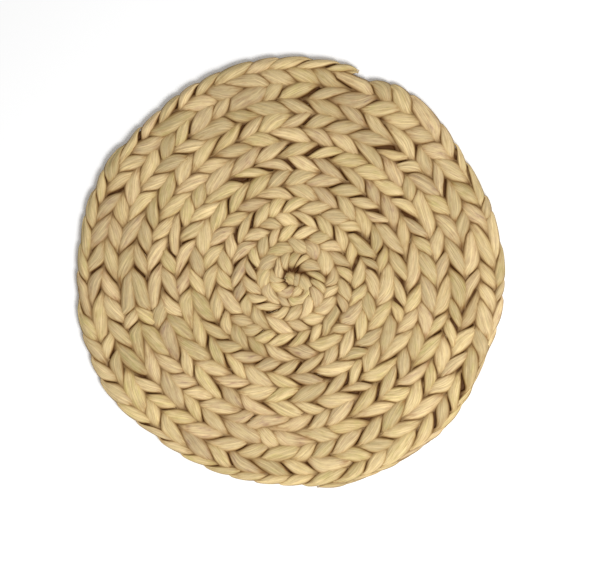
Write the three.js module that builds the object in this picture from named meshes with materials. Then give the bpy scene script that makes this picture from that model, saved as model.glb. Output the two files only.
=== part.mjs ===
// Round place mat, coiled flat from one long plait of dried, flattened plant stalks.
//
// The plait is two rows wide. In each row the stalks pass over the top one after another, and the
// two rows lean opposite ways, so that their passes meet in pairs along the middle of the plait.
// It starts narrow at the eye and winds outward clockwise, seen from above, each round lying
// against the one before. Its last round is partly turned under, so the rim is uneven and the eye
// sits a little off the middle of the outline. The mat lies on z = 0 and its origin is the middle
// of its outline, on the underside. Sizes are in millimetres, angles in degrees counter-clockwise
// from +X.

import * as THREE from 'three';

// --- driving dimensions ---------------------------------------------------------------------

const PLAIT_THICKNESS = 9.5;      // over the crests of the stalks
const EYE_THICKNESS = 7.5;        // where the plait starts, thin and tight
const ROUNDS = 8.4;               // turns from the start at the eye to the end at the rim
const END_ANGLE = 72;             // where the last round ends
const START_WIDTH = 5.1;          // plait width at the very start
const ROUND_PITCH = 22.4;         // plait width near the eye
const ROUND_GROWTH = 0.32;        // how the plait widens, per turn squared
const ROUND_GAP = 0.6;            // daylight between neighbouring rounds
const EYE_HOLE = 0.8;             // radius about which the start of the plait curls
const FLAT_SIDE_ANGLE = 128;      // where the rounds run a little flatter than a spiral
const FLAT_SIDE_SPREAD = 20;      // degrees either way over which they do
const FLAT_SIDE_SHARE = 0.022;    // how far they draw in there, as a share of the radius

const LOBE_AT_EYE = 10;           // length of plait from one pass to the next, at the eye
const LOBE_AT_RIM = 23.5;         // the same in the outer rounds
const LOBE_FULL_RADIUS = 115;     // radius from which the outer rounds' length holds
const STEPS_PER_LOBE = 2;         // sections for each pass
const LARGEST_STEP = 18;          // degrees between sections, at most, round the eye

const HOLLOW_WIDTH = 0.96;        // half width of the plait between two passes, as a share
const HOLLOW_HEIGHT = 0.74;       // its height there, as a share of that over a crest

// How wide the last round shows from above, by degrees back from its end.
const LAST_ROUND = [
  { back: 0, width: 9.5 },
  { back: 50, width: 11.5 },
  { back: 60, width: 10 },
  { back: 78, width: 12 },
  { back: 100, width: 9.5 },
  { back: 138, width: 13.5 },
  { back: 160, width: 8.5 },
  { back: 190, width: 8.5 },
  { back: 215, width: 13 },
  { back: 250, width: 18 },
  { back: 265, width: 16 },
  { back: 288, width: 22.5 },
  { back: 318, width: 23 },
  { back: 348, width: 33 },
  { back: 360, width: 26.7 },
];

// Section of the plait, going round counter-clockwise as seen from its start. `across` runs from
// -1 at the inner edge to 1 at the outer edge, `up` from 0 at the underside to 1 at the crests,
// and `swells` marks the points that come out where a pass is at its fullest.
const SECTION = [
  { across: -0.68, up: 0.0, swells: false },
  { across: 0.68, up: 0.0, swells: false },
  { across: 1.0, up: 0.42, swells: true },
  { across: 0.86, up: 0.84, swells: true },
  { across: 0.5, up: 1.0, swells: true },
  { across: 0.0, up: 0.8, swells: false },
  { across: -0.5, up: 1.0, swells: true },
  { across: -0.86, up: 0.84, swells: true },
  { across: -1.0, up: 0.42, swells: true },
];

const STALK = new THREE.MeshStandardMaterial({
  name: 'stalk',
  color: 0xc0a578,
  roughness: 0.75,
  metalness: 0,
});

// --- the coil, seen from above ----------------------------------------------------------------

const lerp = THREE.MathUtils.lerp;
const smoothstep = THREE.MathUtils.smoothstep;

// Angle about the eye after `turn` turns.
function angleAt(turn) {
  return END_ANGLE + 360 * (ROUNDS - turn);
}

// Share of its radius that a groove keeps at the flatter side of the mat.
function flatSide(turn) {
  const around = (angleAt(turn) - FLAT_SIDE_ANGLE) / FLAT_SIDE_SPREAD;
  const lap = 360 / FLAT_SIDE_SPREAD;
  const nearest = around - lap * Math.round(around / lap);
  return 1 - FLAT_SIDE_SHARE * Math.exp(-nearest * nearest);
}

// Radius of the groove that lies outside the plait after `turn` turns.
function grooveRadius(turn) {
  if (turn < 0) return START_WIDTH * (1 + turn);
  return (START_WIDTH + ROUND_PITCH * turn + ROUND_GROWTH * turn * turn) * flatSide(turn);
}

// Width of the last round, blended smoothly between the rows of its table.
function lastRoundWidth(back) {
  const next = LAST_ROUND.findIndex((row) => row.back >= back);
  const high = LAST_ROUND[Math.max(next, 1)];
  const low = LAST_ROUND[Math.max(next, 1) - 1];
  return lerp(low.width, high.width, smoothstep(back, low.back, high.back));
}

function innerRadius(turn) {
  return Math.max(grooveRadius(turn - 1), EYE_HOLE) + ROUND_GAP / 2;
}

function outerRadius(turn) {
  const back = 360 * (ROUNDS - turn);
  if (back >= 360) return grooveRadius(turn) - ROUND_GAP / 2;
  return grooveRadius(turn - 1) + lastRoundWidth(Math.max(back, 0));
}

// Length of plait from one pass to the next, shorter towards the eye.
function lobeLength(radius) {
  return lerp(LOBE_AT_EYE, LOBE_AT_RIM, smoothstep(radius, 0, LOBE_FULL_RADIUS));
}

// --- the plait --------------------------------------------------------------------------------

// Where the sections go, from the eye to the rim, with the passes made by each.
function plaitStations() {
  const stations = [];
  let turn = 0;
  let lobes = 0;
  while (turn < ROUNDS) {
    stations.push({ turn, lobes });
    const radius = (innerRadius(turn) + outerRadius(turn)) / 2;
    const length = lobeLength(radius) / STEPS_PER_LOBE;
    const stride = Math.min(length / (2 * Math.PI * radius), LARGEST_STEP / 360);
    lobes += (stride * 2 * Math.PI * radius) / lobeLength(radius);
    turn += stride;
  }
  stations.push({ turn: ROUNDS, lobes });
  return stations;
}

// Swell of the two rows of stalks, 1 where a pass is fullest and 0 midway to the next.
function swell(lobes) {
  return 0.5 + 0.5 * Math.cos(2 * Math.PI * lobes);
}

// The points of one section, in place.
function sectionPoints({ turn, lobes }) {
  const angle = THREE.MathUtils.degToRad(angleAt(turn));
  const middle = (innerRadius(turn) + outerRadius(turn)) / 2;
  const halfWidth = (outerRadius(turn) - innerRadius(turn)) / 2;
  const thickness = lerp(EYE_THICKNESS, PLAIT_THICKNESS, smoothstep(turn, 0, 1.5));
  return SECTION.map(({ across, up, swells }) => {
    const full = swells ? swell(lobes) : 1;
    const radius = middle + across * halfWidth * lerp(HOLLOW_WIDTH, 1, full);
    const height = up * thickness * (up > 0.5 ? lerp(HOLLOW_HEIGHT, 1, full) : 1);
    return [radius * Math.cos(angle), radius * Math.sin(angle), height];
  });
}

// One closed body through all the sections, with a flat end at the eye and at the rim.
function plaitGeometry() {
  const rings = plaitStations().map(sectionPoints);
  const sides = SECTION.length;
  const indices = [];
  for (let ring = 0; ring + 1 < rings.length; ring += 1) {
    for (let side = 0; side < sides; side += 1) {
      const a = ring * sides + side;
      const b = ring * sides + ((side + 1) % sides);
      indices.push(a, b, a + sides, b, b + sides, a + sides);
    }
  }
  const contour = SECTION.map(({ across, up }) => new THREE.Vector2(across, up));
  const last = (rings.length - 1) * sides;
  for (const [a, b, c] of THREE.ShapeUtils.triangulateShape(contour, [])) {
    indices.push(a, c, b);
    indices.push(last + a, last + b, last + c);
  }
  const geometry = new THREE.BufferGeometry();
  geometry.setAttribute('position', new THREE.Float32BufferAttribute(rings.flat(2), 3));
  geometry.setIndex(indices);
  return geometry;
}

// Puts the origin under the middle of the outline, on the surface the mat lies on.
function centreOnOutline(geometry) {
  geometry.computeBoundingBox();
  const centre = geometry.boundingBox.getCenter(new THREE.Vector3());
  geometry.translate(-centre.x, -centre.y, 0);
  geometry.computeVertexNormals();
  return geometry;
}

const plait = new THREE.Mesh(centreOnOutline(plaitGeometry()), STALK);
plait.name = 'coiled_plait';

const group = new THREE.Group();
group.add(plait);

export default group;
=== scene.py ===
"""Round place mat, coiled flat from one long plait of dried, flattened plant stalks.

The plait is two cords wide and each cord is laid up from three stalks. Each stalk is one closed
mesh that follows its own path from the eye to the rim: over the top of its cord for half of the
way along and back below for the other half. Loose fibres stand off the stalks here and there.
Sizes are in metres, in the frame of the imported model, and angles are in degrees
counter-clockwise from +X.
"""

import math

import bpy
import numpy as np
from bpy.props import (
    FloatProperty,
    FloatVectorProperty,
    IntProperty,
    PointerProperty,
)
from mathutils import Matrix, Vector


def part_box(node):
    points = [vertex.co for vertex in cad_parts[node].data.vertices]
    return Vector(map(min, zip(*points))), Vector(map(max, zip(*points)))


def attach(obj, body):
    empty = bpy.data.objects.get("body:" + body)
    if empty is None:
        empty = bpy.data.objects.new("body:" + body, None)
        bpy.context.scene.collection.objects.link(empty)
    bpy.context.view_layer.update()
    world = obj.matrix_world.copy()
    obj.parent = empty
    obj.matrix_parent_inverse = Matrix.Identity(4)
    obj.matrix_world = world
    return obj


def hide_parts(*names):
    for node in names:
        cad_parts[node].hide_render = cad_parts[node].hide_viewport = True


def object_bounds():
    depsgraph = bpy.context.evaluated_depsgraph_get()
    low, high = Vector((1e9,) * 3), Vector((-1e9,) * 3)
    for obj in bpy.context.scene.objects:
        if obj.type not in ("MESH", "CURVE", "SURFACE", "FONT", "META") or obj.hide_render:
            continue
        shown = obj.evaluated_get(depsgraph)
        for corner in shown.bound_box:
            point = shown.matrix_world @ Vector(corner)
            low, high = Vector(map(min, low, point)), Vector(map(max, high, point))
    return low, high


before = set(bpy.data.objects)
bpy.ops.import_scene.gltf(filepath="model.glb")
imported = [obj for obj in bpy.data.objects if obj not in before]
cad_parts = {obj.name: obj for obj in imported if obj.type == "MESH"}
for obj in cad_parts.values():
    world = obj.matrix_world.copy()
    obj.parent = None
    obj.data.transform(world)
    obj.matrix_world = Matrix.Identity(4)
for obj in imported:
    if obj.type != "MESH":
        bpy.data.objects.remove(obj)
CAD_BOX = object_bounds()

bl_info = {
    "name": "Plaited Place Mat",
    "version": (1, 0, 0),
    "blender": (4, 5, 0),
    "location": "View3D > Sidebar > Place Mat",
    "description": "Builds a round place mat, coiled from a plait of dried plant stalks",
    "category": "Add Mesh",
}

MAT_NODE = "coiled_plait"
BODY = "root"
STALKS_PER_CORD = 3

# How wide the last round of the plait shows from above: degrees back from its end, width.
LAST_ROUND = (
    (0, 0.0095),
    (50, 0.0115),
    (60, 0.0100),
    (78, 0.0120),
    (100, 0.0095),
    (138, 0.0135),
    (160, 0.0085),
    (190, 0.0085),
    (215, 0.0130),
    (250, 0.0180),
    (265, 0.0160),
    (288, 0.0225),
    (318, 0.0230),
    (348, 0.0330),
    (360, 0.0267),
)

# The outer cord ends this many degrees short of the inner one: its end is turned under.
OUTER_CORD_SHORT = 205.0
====
Work to complete
Quote nothing but the lines that run from the line containing "mat lies on." through the line containing "bpy.context.view_layer.update()", keeping both of them word for word.

Full response
// Puts the origin under the middle of the outline, on the surface the mat lies on.
function centreOnOutline(geometry) {
  geometry.computeBoundingBox();
  const centre = geometry.boundingBox.getCenter(new THREE.Vector3());
  geometry.translate(-centre.x, -centre.y, 0);
  geometry.computeVertexNormals();
  return geometry;
}

const plait = new THREE.Mesh(centreOnOutline(plaitGeometry()), STALK);
plait.name = 'coiled_plait';

const group = new THREE.Group();
group.add(plait);

export default group;
=== scene.py ===
"""Round place mat, coiled flat from one long plait of dried, flattened plant stalks.

The plait is two cords wide and each cord is laid up from three stalks. Each stalk is one closed
mesh that follows its own path from the eye to the rim: over the top of its cord for half of the
way along and back below for the other half. Loose fibres stand off the stalks here and there.
Sizes are in metres, in the frame of the imported model, and angles are in degrees
counter-clockwise from +X.
"""

import math

import bpy
import numpy as np
from bpy.props import (
    FloatProperty,
    FloatVectorProperty,
    IntProperty,
    PointerProperty,
)
from mathutils import Matrix, Vector


def part_box(node):
    points = [vertex.co for vertex in cad_parts[node].data.vertices]
    return Vector(map(min, zip(*points))), Vector(map(max, zip(*points)))


def attach(obj, body):
    empty = bpy.data.objects.get("body:" + body)
    if empty is None:
        empty = bpy.data.objects.new("body:" + body, None)
        bpy.context.scene.collection.objects.link(empty)
    bpy.context.view_layer.update()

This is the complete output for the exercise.